--- Start ---

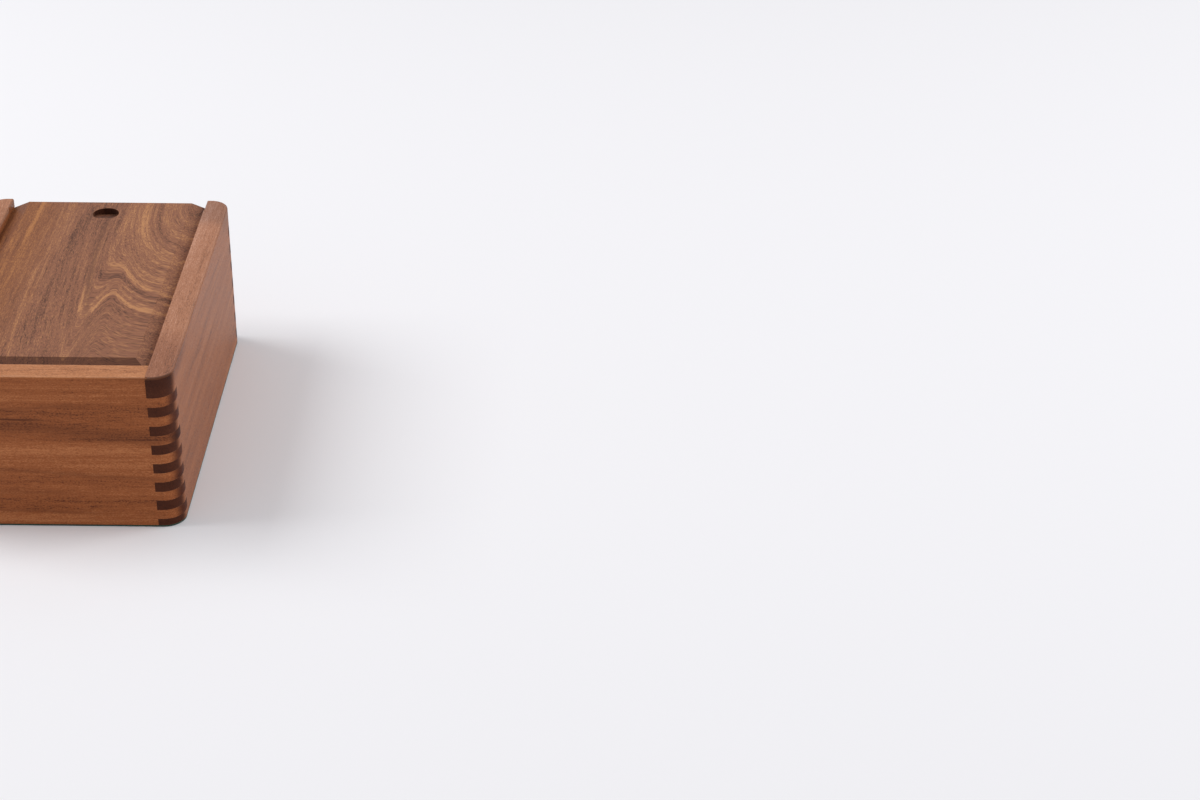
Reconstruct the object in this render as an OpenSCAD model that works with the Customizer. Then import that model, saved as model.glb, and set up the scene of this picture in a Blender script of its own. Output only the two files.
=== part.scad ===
// Wooden box for chess pieces, with a lid that slides off.
// Four solid walls meet in finger joints. The raised lid runs in a groove round its front and
// sides, and slides out over the rear wall, which stops just under it.
// Millimetres, +Z up, +Y towards the end that opens. The origin is on the surface that the
// box stands on, under its middle.

/* [Box] */
// Outer width, across the lid
box_w = 158.8; // [120:0.2:220]
// Outer length, the way that the lid slides
box_l = 244.4; // [160:0.2:320]
// Height of the wooden walls, without the felt under them
wood_h = 100.6; // [70:0.2:140]
// Thickness of the four walls
wall_t = 15; // [12:0.5:18]
// Radius of the four upright outer corners
corner_r = 12; // [3:0.5:12]

/* [Finger joints] */
// Height of one finger, and of the socket above it
finger_h = 6.35; // [4:0.05:12]

/* [Lid] */
// Thickness of the lid at its raised field
lid_t = 10.8; // [9.5:0.1:14]
// How far the raised field lies below the tops of the walls
lid_below = 2.5; // [1:0.1:5]
// Thickness of the flat tongue along the lid's front and sides
tongue_t = 6.5; // [4:0.1:8]
// Width of the slope between the tongue and the field, along each side
side_bevel = 10.4; // [5:0.1:20]
// Width of the slope between the tongue and the field, at the front
front_bevel = 14; // [5:0.1:20]
// Depth of the groove in the walls that the tongue runs in
groove_depth = 5; // [3:0.1:7]
// Gap above the tongue, and under the lid
lid_play = 0.25; // [0.15:0.05:0.6]
// Gap between the edge of the tongue and the bottom of its groove
edge_play = 0.5; // [0.2:0.1:1]

/* [Thumb notch] */
// Diameter of the notch, which is round seen from above
notch_d = 17; // [12:0.5:24]
// Depth of the notch at its rear, where the thumb pushes
notch_depth = 4.5; // [2:0.1:6]
// Share of the diameter over which its floor rises to the lid's surface
notch_rise = 0.9; // [0.7:0.05:0.95]
// Wood left between the notch and the end of the lid
notch_land = 9; // [4:0.5:20]

/* [Inside] */
// Thickness of the bottom board
floor_t = 6; // [4:0.5:9]
// Depth of the rebate in the walls that the bottom board fits
rebate_depth = 5; // [3:0.5:8]
// Gap round the edge of the bottom board, for the wood to move
floor_gap = 0.3; // [0.1:0.1:0.8]
// Thickness of the divider across the middle
divider_t = 6; // [4:0.5:10]
// Depth of the housings in the side walls that hold the divider
housing_depth = 4; // [2:0.5:7]
// Gap round the divider in its housings
divider_gap = 0.2; // [0.1:0.05:0.4]
// Space between the top of the divider and the lid
divider_drop = 4; // [2:0.5:20]

/* [Felt] */
// Thickness of the felt under the box
felt_t = 1; // [0.6:0.1:2]
// Thickness of the felt on the floor of each compartment
lining_t = 1.2; // [0.6:0.1:2.5]
// Gap round each floor lining
lining_gap = 0.5; // [0.3:0.1:1.5]

/* [Hidden] */

$fn = 64;
front = -1;
rear = 1;
left = -1;
right = 1;
reach = 1;                                      // how far a cut runs past the face it opens

inner_w = box_w - 2 * wall_t;
inner_l = box_l - 2 * wall_t;

wall_top_z = felt_t + wood_h;
field_z = wall_top_z - lid_below;               // the lid's raised field
lid_under_z = field_z - lid_t;
tongue_top_z = lid_under_z + tongue_t;
groove_floor_z = lid_under_z - lid_play;        // also the top of the rear wall
groove_top_z = tongue_top_z + lid_play;
lid_half_w = inner_w / 2 + groove_depth - edge_play;
lid_front_y = -inner_l / 2 - groove_depth + edge_play;
lid_rear_y = box_l / 2;

floor_top_z = felt_t + floor_t;
divider_top_z = lid_under_z - divider_drop;

joint_h = groove_floor_z - felt_t;              // the fingers fill this height
smallest_finger = 0.3;                          // a lowest finger under this share of finger_h
finger_count = ceil(joint_h / finger_h - smallest_finger); // joins the one above it

wood_dark = [0.33, 0.19, 0.12];
wood_front = [0.52, 0.29, 0.17];
wood_side = [0.50, 0.30, 0.22];
wood_lid = [0.40, 0.26, 0.20];
felt_green = [0.05, 0.23, 0.15];

// A block of the given plan size, centred on the origin in plan, between two heights
module slab(w, l, bottom_z, top_z) {
    translate([-w / 2, -l / 2, bottom_z]) cube([w, l, top_z - bottom_z]);
}

// The outline of the box seen from above
module plan() {
    square([box_w - 2 * corner_r, box_l], center = true);
    square([box_w, box_l - 2 * corner_r], center = true);
    for (x = [left, right], y = [front, rear])
        translate([x * (box_w / 2 - corner_r), y * (box_l / 2 - corner_r)]) circle(corner_r);
}

module plan_block(bottom_z, top_z) {
    translate([0, 0, bottom_z]) linear_extrude(top_z - bottom_z) plan();
}

// The end walls' fingers, counted down from the lid groove. They run the full width, so the same
// shape makes the fingers of an end wall and cuts their sockets in the side walls. Every second
// finger is left out, and the side walls fill its place. The lowest one runs to the wood's foot.
module finger_bars(end) {
    for (i = [0 : 2 : finger_count - 1]) {
        top_z = groove_floor_z - i * finger_h;
        bottom_z = i == finger_count - 1 ? felt_t : top_z - finger_h;
        translate([0, end * (box_l - wall_t) / 2, 0]) slab(box_w, wall_t, bottom_z, top_z);
    }
}

// Room for the tongue: open at the rear, and stopped at the front, where it lies behind the
// front wall's face and doesn't show
module lid_groove() {
    groove_front_y = -inner_l / 2 - groove_depth;
    translate([-inner_w / 2 - groove_depth, groove_front_y, groove_floor_z])
        cube([inner_w + 2 * groove_depth, box_l / 2 + reach - groove_front_y,
              groove_top_z - groove_floor_z]);
}

module floor_rebate() {
    slab(inner_w + 2 * rebate_depth, inner_l + 2 * rebate_depth, felt_t - reach, floor_top_z);
}

module divider_housing() {
    slab(inner_w + 2 * housing_depth, divider_t + 2 * divider_gap,
         felt_t, divider_top_z + divider_gap);
}

// A wall across the box, between the side walls up to top_z, with fingers through their ends
module end_wall(end, top_z) {
    difference() {
        intersection() {
            plan_block(felt_t, wall_top_z);
            union() {
                translate([0, end * (box_l - wall_t) / 2, 0]) slab(inner_w, wall_t, felt_t, top_z);
                finger_bars(end);
            }
        }
        lid_groove();
        floor_rebate();
    }
}

// A long wall, full height, with a tall top finger at each end that carries the lid groove
module side_wall(side) {
    difference() {
        intersection() {
            plan_block(felt_t, wall_top_z);
            translate([side * (box_w - wall_t) / 2, 0, 0]) slab(wall_t, box_l, felt_t, wall_top_z);
        }
        finger_bars(front);
        finger_bars(rear);
        lid_groove();
        floor_rebate();
        divider_housing();
    }
}

module front_wall() color(wood_front) end_wall(front, wall_top_z);

module rear_wall() color(wood_front) end_wall(rear, groove_floor_z);

module left_wall() color(wood_side) side_wall(left);

module right_wall() color(wood_side) side_wall(right);

module bottom_board() {
    edge = rebate_depth - floor_gap;
    color(wood_dark) slab(inner_w + 2 * edge, inner_l + 2 * edge, felt_t, floor_top_z);
}

module divider() {
    color(wood_side)
        slab(inner_w + 2 * (housing_depth - divider_gap), divider_t, floor_top_z, divider_top_z);
}

// Felt on the floor of one compartment, between the divider and an end wall
module lining(end) {
    lining_l = (inner_l - divider_t) / 2 - 2 * lining_gap;
    color(felt_green)
        translate([0, end * (inner_l + divider_t) / 4, 0])
            slab(inner_w - 2 * lining_gap, lining_l, floor_top_z, floor_top_z + lining_t);
}

module lining_front() lining(front);

module lining_rear() lining(rear);

module base_felt() color(felt_green) plan_block(0, felt_t);

// The lid's section across the box, run the whole length of the lid
module lid_across() {
    translate([0, lid_rear_y, 0]) rotate([90, 0, 0]) linear_extrude(lid_rear_y - lid_front_y)
        polygon([[-lid_half_w, lid_under_z], [lid_half_w, lid_under_z],
                 [lid_half_w, tongue_top_z], [inner_w / 2, tongue_top_z],
                 [inner_w / 2 - side_bevel, field_z], [side_bevel - inner_w / 2, field_z],
                 [-inner_w / 2, tongue_top_z], [-lid_half_w, tongue_top_z]]);
}

// The lid's section along the box, run the whole width of the lid. Where it crosses the other
// one, their slopes meet in a mitre at the front corners of the field.
module lid_along() {
    translate([-lid_half_w, 0, 0]) rotate([90, 0, 90]) linear_extrude(2 * lid_half_w)
        polygon([[lid_front_y, lid_under_z], [lid_rear_y, lid_under_z], [lid_rear_y, field_z],
                 [front_bevel - inner_l / 2, field_z], [-inner_l / 2, tongue_top_z],
                 [lid_front_y, tongue_top_z]]);
}

// A round scoop with a steep rear side that the thumb pushes on, and a floor that rises to the
// lid's surface just short of its front
module thumb_notch() {
    floor_l = notch_rise * notch_d;
    translate([0, lid_rear_y - notch_land, field_z]) intersection() {
        translate([0, -notch_d / 2, -notch_depth])
            linear_extrude(notch_depth + reach) circle(notch_d / 2);
        // above the sloping floor
        translate([notch_d, 0, 0]) rotate([90, 0, -90]) linear_extrude(2 * notch_d)
            polygon([[0, -notch_depth], [0, reach], [floor_l, reach], [floor_l, 0]]);
    }
}

module sliding_lid() {
    color(wood_lid) difference() {
        intersection() {
            lid_across();
            lid_along();
        }
        thumb_notch();
    }
}

front_wall();
rear_wall();
left_wall();
right_wall();
bottom_board();
divider();
lining_front();
lining_rear();
base_felt();
sliding_lid();
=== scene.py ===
# %% [markdown]
# # A box for chess pieces, with a lid that slides off
#
# The box is four thick boards that meet in finger joints, with a raised lid that runs in a groove.
# Its solid shape was made in CAD, and this script dresses that shape for a picture: it eases the
# sharp edges as a maker's sandpaper does, lays felt under and inside the box, and makes the wood.
#
# Everything is in metres. X runs across the box, Y along it towards the end that opens, and Z up.

# %% The solid model
import math

import bmesh
import bpy
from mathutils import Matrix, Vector, noise
from mathutils.bvhtree import BVHTree


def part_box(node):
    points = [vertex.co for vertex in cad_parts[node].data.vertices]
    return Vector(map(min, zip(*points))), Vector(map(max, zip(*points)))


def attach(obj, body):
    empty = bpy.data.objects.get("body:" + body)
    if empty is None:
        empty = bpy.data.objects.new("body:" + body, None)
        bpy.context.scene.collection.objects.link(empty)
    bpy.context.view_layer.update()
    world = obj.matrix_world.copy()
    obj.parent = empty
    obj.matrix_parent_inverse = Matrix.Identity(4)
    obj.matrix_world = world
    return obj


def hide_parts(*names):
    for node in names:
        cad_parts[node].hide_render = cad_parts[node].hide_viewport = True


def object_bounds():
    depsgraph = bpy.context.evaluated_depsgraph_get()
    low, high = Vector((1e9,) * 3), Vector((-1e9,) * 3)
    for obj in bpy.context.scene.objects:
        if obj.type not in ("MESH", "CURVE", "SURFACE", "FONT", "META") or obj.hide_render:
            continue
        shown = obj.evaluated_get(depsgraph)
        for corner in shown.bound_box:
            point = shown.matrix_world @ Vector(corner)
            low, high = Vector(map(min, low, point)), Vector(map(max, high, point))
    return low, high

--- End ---

PROBLEM DETAILS: Extract exactly and only these lines: the line containing "that rises to the", the line containing "world = obj.matrix_world.copy()", and every line between them.

TASK RESPONSE:
// A round scoop with a steep rear side that the thumb pushes on, and a floor that rises to the
// lid's surface just short of its front
module thumb_notch() {
    floor_l = notch_rise * notch_d;
    translate([0, lid_rear_y - notch_land, field_z]) intersection() {
        translate([0, -notch_d / 2, -notch_depth])
            linear_extrude(notch_depth + reach) circle(notch_d / 2);
        // above the sloping floor
        translate([notch_d, 0, 0]) rotate([90, 0, -90]) linear_extrude(2 * notch_d)
            polygon([[0, -notch_depth], [0, reach], [floor_l, reach], [floor_l, 0]]);
    }
}

module sliding_lid() {
    color(wood_lid) difference() {
        intersection() {
            lid_across();
            lid_along();
        }
        thumb_notch();
    }
}

front_wall();
rear_wall();
left_wall();
right_wall();
bottom_board();
divider();
lining_front();
lining_rear();
base_felt();
sliding_lid();
=== scene.py ===
# %% [markdown]
# # A box for chess pieces, with a lid that slides off
#
# The box is four thick boards that meet in finger joints, with a raised lid that runs in a groove.
# Its solid shape was made in CAD, and this script dresses that shape for a picture: it eases the
# sharp edges as a maker's sandpaper does, lays felt under and inside the box, and makes the wood.
#
# Everything is in metres. X runs across the box, Y along it towards the end that opens, and Z up.

# %% The solid model
import math

import bmesh
import bpy
from mathutils import Matrix, Vector, noise
from mathutils.bvhtree import BVHTree


def part_box(node):
    points = [vertex.co for vertex in cad_parts[node].data.vertices]
    return Vector(map(min, zip(*points))), Vector(map(max, zip(*points)))


def attach(obj, body):
    empty = bpy.data.objects.get("body:" + body)
    if empty is None:
        empty = bpy.data.objects.new("body:" + body, None)
        bpy.context.scene.collection.objects.link(empty)
    bpy.context.view_layer.update()
    world = obj.matrix_world.copy()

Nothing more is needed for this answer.